Our first cake up for inspection was Caroline’s Plum and Ginger Upside Down cake. The plums were lovely and juicy and the ginger complemented it perfectly without overpowering it. Full marks to Caroline for managing to get it out of the tin without it sticking or falling apart!
Next we had our young baker, nine year old Fleur. She made a Raspberry Bakewell Cake. It was an all-in-one cake made with ground almonds and fresh raspberries from her garden. On the top was a scattering of flaked almonds and icing sugar.

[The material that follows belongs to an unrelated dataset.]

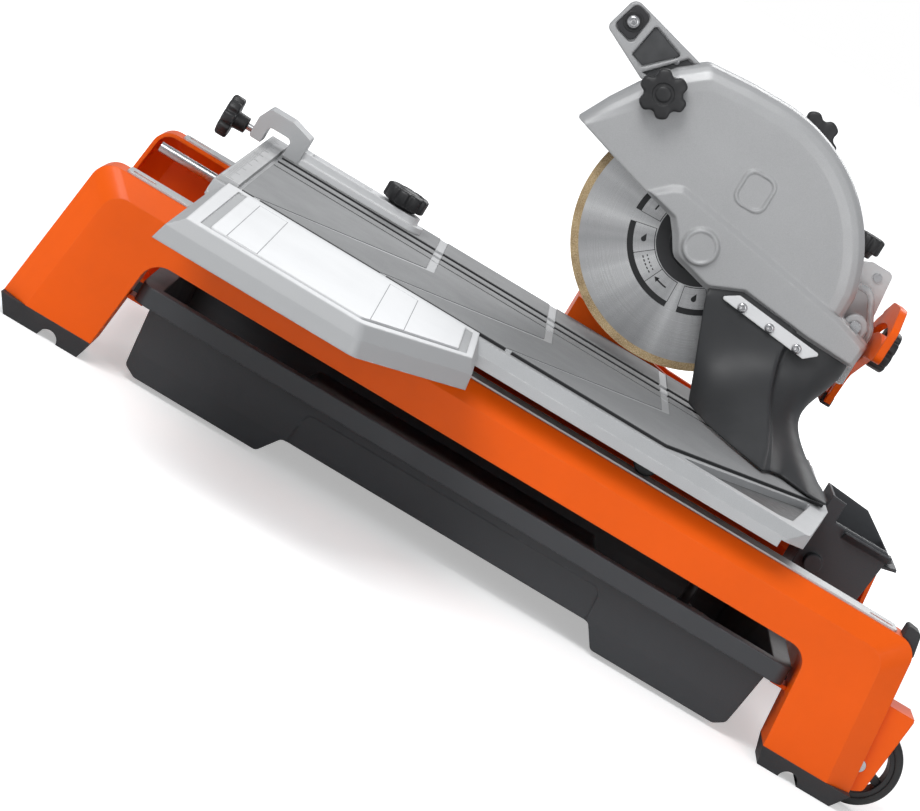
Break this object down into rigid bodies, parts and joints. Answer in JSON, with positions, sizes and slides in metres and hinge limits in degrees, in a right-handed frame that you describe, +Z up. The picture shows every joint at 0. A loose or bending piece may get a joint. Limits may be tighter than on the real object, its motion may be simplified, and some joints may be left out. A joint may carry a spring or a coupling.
{
  "type": "wet tile saw",
  "caption": "Bench wet saw: orange framed stand with water tray, rolling cart with grey pads, side extension, rip guide, and a tilting, plunging guarded diamond blade on a rear column.",
  "frame": {"origin": "on the floor under the middle of the machine's whole outline", "axes": "+X along the cart travel towards the outfeed and wheel end, +Y towards the motor side, +Z up"},
  "size_m": [0.915, 0.872, 0.514],
  "materials": {
    "orange_paint": "gloss powder coat",
    "silver_paint": "satin paint",
    "aluminium": "satin cast",
    "steel": "brushed",
    "blade_steel": "turned",
    "diamond_rim": "sintered grit",
    "pad_rubber": "moulded rubber",
    "black_rubber": "moulded rubber",
    "grey_plastic": "textured",
    "black_plastic": "fine texture",
    "motor_paint": "satin",
    "tyre": "matt",
    "clear_tube": "soft clear",
    "red_plastic": "gloss"
  },
  "bodies": {
    "frame": {"frame_shell": "orange_paint", "track_caps": "aluminium", "cross_members": "orange_paint", "feet": "black_rubber", "guide_rod": "steel", "column": "orange_paint", "wheel_brackets": "orange_paint", "wheel_axles": "steel", "corner_bumper": "black_rubber", "frame_bolts": "steel"},
    "front_wheel": {"wheel_front": "black_plastic", "tyre_front": "tyre"},
    "rear_wheel": {"wheel_rear": "black_plastic", "tyre_rear": "tyre"},
    "cart": {"cart_casting": "aluminium", "deck_pads": "pad_rubber", "end_ruler": "aluminium", "cart_bushings": "black_plastic", "roller_brackets": "steel", "splash_box": "grey_plastic"},
    "roller_fl": {"roller_front_left": "black_plastic"},
    "roller_fr": {"roller_front_right": "black_plastic"},
    "roller_rl": {"roller_rear_left": "black_plastic"},
    "roller_rr": {"roller_rear_right": "black_plastic"},
    "extension": {"extension_table": "aluminium"},
    "rip_guide": {"guide_block": "aluminium", "guide_arm": "aluminium"},
    "guide_side_knob": {"side_knob": "black_plastic"},
    "guide_top_knob": {"top_knob": "black_plastic"},
    "bevel_cradle": {"cradle": "orange_paint", "hinge_pin": "steel"},
    "bevel_lock": {"bevel_knob": "black_plastic"},
    "head": {"head_arm": "silver_paint", "motor_housing": "motor_paint", "motor_endbell": "motor_paint", "guard_inner": "silver_paint", "handle_bracket": "silver_paint", "handle_grip": "black_rubber", "head_fasteners": "steel", "hinge_plate": "aluminium", "water_hose": "clear_tube", "switch_box": "black_plastic", "power_cord": "black_rubber"},
    "rocker": {"switch_rocker": "red_plastic"},
    "depth_screw": {"depth_knob": "black_plastic"},
    "rear_star": {"star_knob_rear": "black_plastic"},
    "blade": {"motor_shaft": "steel", "blade_disc": "blade_steel", "blade_rim": "diamond_rim", "blade_flange": "steel", "arbor_nut": "steel"},
    "guard": {"guard_outer": "silver_paint", "flap_plate": "aluminium", "flap_screws": "steel", "splash_flap": "black_rubber"},
    "front_star": {"star_knob_front": "black_plastic"},
    "tray": {"water_tray": "grey_plastic", "drain_plug": "black_rubber", "pump": "black_plastic"}
  },
  "joints": [
    {"name": "cart_slide", "type": "slide", "parent": "frame", "child": "cart", "axis": [1, 0, 0], "range_m": [-0.165, 0.23]},
    {"name": "extension_lift_off", "type": "slide", "parent": "cart", "child": "extension", "axis": [0, 0, 1], "range_m": [0, 0.15]},
    {"name": "guide_slide", "type": "slide", "parent": "cart", "child": "rip_guide", "axis": [0, 1, 0], "range_m": [-0.28, 0.04]},
    {"name": "guide_side_knob_turn", "type": "hinge", "parent": "rip_guide", "child": "guide_side_knob", "pos_m": [-0.3785, 0.255, 0.209], "axis": [1, 0, 0], "continuous": true},
    {"name": "guide_top_knob_turn", "type": "hinge", "parent": "rip_guide", "child": "guide_top_knob", "pos_m": [-0.1955, 0.255, 0.24], "axis": [0, 0, 1], "continuous": true},
    {"name": "bevel_tilt", "type": "hinge", "parent": "frame", "child": "bevel_cradle", "pos_m": [0.2665, 0.22, 0.204], "axis": [1, 0, 0], "range_deg": [0, 45]},
    {"name": "bevel_lock_turn", "type": "hinge", "parent": "bevel_cradle", "child": "bevel_lock", "pos_m": [0.2815, 0.30495, 0.341], "axis": [1, 0, 0], "continuous": true},
    {"name": "plunge", "type": "hinge", "parent": "bevel_cradle", "child": "head", "pos_m": [0.2455, 0.287, 0.353], "axis": [0, 1, 0], "range_deg": [-6.5, 12], "deforming": ["splash_flap"]},
    {"name": "guard_lift", "type": "hinge", "parent": "head", "child": "guard", "pos_m": [0.2455, 0.212, 0.353], "axis": [0, 1, 0], "range_deg": [0, 25]},
    {"name": "front_star_turn", "type": "hinge", "parent": "guard", "child": "front_star", "pos_m": [-0.0345, 0.187, 0.452], "axis": [0, 1, 0], "continuous": true},
    {"name": "rear_star_turn", "type": "hinge", "parent": "head", "child": "rear_star", "pos_m": [0.118, 0.267, 0.487], "axis": [0, 1, 0], "continuous": true},
    {"name": "depth_screw_turn", "type": "hinge", "parent": "head", "child": "depth_screw", "pos_m": [0.2225, 0.285, 0.42], "axis": [0, 0, 1], "continuous": true},
    {"name": "switch_rock", "type": "hinge", "parent": "head", "child": "rocker", "pos_m": [0.074, 0.344, 0.431], "axis": [1, 0, 0], "range_deg": [0, 10]},
    {"name": "blade_spin", "type": "hinge", "parent": "head", "child": "blade", "pos_m": [0.074, 0.22, 0.344], "axis": [0, 1, 0], "continuous": true},
    {"name": "front_wheel_spin", "type": "hinge", "parent": "frame", "child": "front_wheel", "pos_m": [0.4165, -0.097, 0.043], "axis": [0, 1, 0], "continuous": true},
    {"name": "rear_wheel_spin", "type": "hinge", "parent": "frame", "child": "rear_wheel", "pos_m": [0.4165, 0.271, 0.043], "axis": [0, 1, 0], "continuous": true},
    {"name": "tray_slide", "type": "slide", "parent": "frame", "child": "tray", "axis": [0, -1, 0], "range_m": [0, 0.42]},
    {"name": "roller_fl_roll", "type": "hinge", "parent": "cart", "child": "roller_fl", "pos_m": [-0.1585, -0.103, 0.17855], "axis": [0, 1, 0], "continuous": true},
    {"name": "roller_fr_roll", "type": "hinge", "parent": "cart", "child": "roller_fr", "pos_m": [0.1115, -0.103, 0.17855], "axis": [0, 1, 0], "continuous": true},
    {"name": "roller_rl_roll", "type": "hinge", "parent": "cart", "child": "roller_rl", "pos_m": [-0.1585, 0.277, 0.17855], "axis": [0, 1, 0], "continuous": true},
    {"name": "roller_rr_roll", "type": "hinge", "parent": "cart", "child": "roller_rr", "pos_m": [0.1115, 0.277, 0.17855], "axis": [0, 1, 0], "continuous": true}
  ],
  "couplings": [
    {"joint": "roller_fl_roll", "follows": "cart_slide", "rad_per_m": 80},
    {"joint": "roller_fr_roll", "follows": "cart_slide", "rad_per_m": 80},
    {"joint": "roller_rl_roll", "follows": "cart_slide", "rad_per_m": 80},
    {"joint": "roller_rr_roll", "follows": "cart_slide", "rad_per_m": 80}
  ]
}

Our Queen of the Bundt, Christine made a British Apple Bundt cake. Christine has become a fan of Bundt tins and in particular the website of a Bolton Clandestine Cake Club member, www.dollybakes.co.uk. It is a recipe on this site that Christine used for her cake. The grated apples were a combination of Bramley and Cox’s apples from Christine’s garden. Oil was used instead of butter in the cake. On top there was a glaze of maple syrup and butter, plus a sprinkling of Christine’s signature glitter.
To celebrate the Autumn Equinox Deb made a night and day cake. Based on a Victoria sponge cake, half of the cake was chocolate and half was orange with buttercream fillings to match. The decoration of the cake was split in half with blue icing and stars on one side and orange icing and acorn leaves on the other side.
Once the cake had been cut the dramatic contrast of colours could be seen in its full glory.
The sole male baker of the day was Mark who came with his carrot cake. Mark uses pecans instead of walnuts, as his daughter used to be allergic to walnuts. Added to the ingredients was some extra maple syrup. It was one the first cakes he ever made and everyone who tasted it enjoyed it so he has kept making it over the years.
As proof that baking is back in fashion Sian came along with the first cake she had baked in about seven years. Her coffee and walnut cake had coffee in the cooked cake and then more coffee poured into the warm cake once it had baked. It was served with a cappuccino style topping of mascarpone and coffee.
The final cake of the day was from our organiser Karen. This was a dark feast of roast hazelnuts and Belgian chocolate. Based on a recipe from ‘Great British Bake Off: How to Bake’, it has egg yolks in the cake mixture with the egg whites whisked and folded in.
As always our table was a splendid array of different colours, flavours, textures and styles. Thanks to Karen for her continued efforts in arranging our meetings and finding us new locations. Also thanks to Jane of ‘Perfectly Dressed’ for keeping open for us and supplying us with tea and coffee.